▶ BRIEF
Exactly the lines from the line with "head_reach = (head_radius" to the line with "from mathutils import Euler, Matrix, Vector" should be extracted, both included, with no other lines.

▶ SOURCE MATERIAL
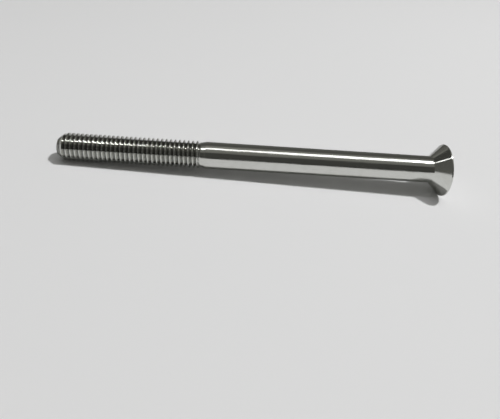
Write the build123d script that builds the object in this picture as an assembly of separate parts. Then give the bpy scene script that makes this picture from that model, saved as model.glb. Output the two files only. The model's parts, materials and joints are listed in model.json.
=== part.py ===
"""Countersunk socket screw, turned in one piece, with a long plain shank and a threaded end.

The screw is drawn upright in its own frame: +Z is its axis, z = 0 is the flat of the head and
z = overall_length is the end of the tip. It is then laid down as it comes to rest, head
towards +X, touching the ground plane z = 0 with the rim of the head and the thread's first crest.
All sizes are in millimetres and degrees.
"""

from build123d import *

import math
import os

# Whole screw
overall_length = 70.0  # flat of the head to end of the tip

# Head
head_diameter = 9.45
head_cone_angle = 90.0  # included angle of the countersunk seat
rim_land = 0.22  # narrow cylindrical land between the flat and the cone
rim_edge_break = 0.05  # chamfer that takes the burr off the rim
underhead_radius = 0.2  # fillet where the cone meets the shank

# Hexagon socket
socket_across_flats = 3.0
socket_depth = 2.4  # flat of the head to the end of the hexagon
socket_mouth_diameter = 3.78  # countersink that leads the key in
socket_mouth_angle = 90.0
drill_point_angle = 118.0  # cone left by the pilot drill, as wide as the flats
socket_turn = 10.0  # angle of the first corner about the axis

# Shank and neck
shank_diameter = 4.9
thread_length = 24.9  # end of the tip to the end of the last full crest
crest_end_angle = 45.0  # cone that takes the last crest down to the neck
neck_width = 0.5  # bare stretch at the diameter that the thread is rolled on
neck_taper_length = 0.9  # cone from the neck up to the shank

# Thread stock, at the crests of a right-handed metric thread
thread_pitch = 0.8
thread_nominal_diameter = 5.0
thread_allowance = 0.04  # taken off the nominal diameter, so that the screw enters its nut
pitch_diameter_share = 0.6495  # how far the pitch diameter lies under the nominal, in pitches

# Tip
tip_diameter = 3.1
tip_chamfer_length = 1.2

# Worked out from the above
head_radius = head_diameter / 2
shank_radius = shank_diameter / 2
crest_radius = (thread_nominal_diameter - thread_allowance) / 2
neck_radius = (thread_nominal_diameter - pitch_diameter_share * thread_pitch) / 2

cone_length = (head_radius - shank_radius) / math.tan(math.radians(head_cone_angle / 2))
cone_foot_z = rim_land + cone_length
first_crest_z = overall_length - tip_chamfer_length
crest_end_z = overall_length - thread_length
neck_z = crest_end_z - (crest_radius - neck_radius) / math.tan(math.radians(crest_end_angle))
taper_z = neck_z - neck_width
shank_end_z = taper_z - neck_taper_length

# At rest the rim's inner edge and the first crest both touch the ground
rest_angle = math.degrees(math.atan2(head_radius - crest_radius, first_crest_z - rim_land))


def turned_blank():
    """The screw as it leaves the lathe: head, shank, neck, thread stock and chamfered tip."""
    outline = Polyline(
        (0, 0, 0),
        (head_radius - rim_edge_break, 0, 0),
        (head_radius, 0, rim_edge_break),
        (head_radius, 0, rim_land),
        (shank_radius, 0, cone_foot_z),
        (shank_radius, 0, shank_end_z),
        (neck_radius, 0, taper_z),
        (neck_radius, 0, neck_z),
        (crest_radius, 0, crest_end_z),
        (crest_radius, 0, first_crest_z),
        (tip_diameter / 2, 0, overall_length),
        (0, 0, overall_length),
        close=True,
    )
    blank = revolve(make_face(outline), Axis.Z)
    cone_foot = blank.edges().filter_by(GeomType.CIRCLE).sort_by_distance((0, 0, cone_foot_z))[0]
    return fillet(cone_foot, underhead_radius)


def axial_cone(radius, included_angle, base_z):
    """A cone on the screw's axis, with its base at base_z and its point deeper in the screw."""
    length = radius / math.tan(math.radians(included_angle / 2))
    outline = Polyline((0, 0, base_z), (radius, 0, base_z), (0, 0, base_z + length), close=True)
    return revolve(make_face(outline), Axis.Z)


def hexagon_socket():
    """What the head loses: countersunk mouth, broached hexagon and the pilot drill's point."""
    corner_radius = socket_across_flats / math.sqrt(3)
    hexagon = extrude(RegularPolygon(corner_radius, 6, rotation=socket_turn), socket_depth)
    mouth = axial_cone(socket_mouth_diameter / 2, socket_mouth_angle, 0)
    drill_point = axial_cone(socket_across_flats / 2, drill_point_angle, socket_depth)
    return hexagon + mouth + drill_point


def screw_upright():
    """The finished screw on its own axis."""
    return turned_blank() - hexagon_socket()


def laid_down(screw):
    """Lays the screw on the ground, head towards +X, with its bounding box centred on X and Y."""
    sine = math.sin(math.radians(rest_angle))
    cosine = math.cos(math.radians(rest_angle))
    head_reach = (head_radius - rim_edge_break) * sine
    tip_reach = overall_length * cosine + tip_diameter / 2 * sine
    face_height = head_radius * cosine + rim_land * sine
    return Pos((tip_reach - head_reach) / 2, 0, face_height) * Rot(0, -90 - rest_angle, 0) * screw


if __name__ == "__main__":
    os.makedirs("parts", exist_ok=True)
    export_step(laid_down(screw_upright()), "parts/screw.step")
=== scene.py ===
"""Looks of a long countersunk screw with a hexagon socket, lying on a pale floor.

The screw is modelled upright in millimetres, as it would stand in a lathe: +Z is its axis, the flat
of the head is at z = 0 and the end of the tip is at z = length. It is then laid down onto the frame,
in metres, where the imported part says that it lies. Sizes are millimetres where nothing else is said.
"""

import json
import logging
import math
from dataclasses import dataclass
from enum import Enum

import bmesh
import bpy
from mathutils import Euler, Matrix, Vector


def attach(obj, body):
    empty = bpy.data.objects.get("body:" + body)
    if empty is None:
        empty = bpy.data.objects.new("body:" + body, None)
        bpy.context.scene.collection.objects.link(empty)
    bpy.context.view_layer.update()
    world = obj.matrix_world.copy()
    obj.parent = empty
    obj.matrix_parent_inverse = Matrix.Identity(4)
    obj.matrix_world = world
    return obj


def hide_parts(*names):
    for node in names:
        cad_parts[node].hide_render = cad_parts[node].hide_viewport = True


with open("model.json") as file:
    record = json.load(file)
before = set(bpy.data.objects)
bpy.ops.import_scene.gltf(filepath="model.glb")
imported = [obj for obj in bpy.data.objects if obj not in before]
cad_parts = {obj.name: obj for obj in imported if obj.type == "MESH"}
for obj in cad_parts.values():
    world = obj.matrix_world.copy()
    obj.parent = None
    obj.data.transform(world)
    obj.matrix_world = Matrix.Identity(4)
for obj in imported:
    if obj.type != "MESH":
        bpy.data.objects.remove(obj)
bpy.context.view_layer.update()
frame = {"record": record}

MM = 0.001
FACETS = 96
FULL_TURN = 2 * math.pi
SHARP_ANGLE = math.radians(31)
# How far a fillet of radius 1 reaches along each side of a 45 degree corner.
FILLET_REACH = math.tan(math.radians(45 / 2))
# Distances in millimetres that count as none: between points, from a cut and from a level.
SAME_POINT = 0.001
ON_CUT = 1e-5
SAME_LEVEL = 1e-4

log = logging.getLogger("screw")

Mesh = bmesh.types.BMesh
Edges = list[bmesh.types.BMEdge]
Node = bpy.types.Node
Socket = bpy.types.NodeSocket
Outline = list[tuple[float, float]]
Pairs = tuple[tuple[float, float], ...]
Colour = tuple[float, float, float, float]
Fill = float | tuple | Vector | Euler | Socket


class Region(Enum):
    """The finished surfaces of the screw, numbered as the piece's material slots."""

    POLISHED = 0
    TURNED = 1
    FACED = 2
    BROACHED = 3
    ROLLED = 4


# --- Where the frame puts the screw ---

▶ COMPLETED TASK
    head_reach = (head_radius - rim_edge_break) * sine
    tip_reach = overall_length * cosine + tip_diameter / 2 * sine
    face_height = head_radius * cosine + rim_land * sine
    return Pos((tip_reach - head_reach) / 2, 0, face_height) * Rot(0, -90 - rest_angle, 0) * screw


if __name__ == "__main__":
    os.makedirs("parts", exist_ok=True)
    export_step(laid_down(screw_upright()), "parts/screw.step")
=== scene.py ===
"""Looks of a long countersunk screw with a hexagon socket, lying on a pale floor.

The screw is modelled upright in millimetres, as it would stand in a lathe: +Z is its axis, the flat
of the head is at z = 0 and the end of the tip is at z = length. It is then laid down onto the frame,
in metres, where the imported part says that it lies. Sizes are millimetres where nothing else is said.
"""

import json
import logging
import math
from dataclasses import dataclass
from enum import Enum

import bmesh
import bpy
from mathutils import Euler, Matrix, Vector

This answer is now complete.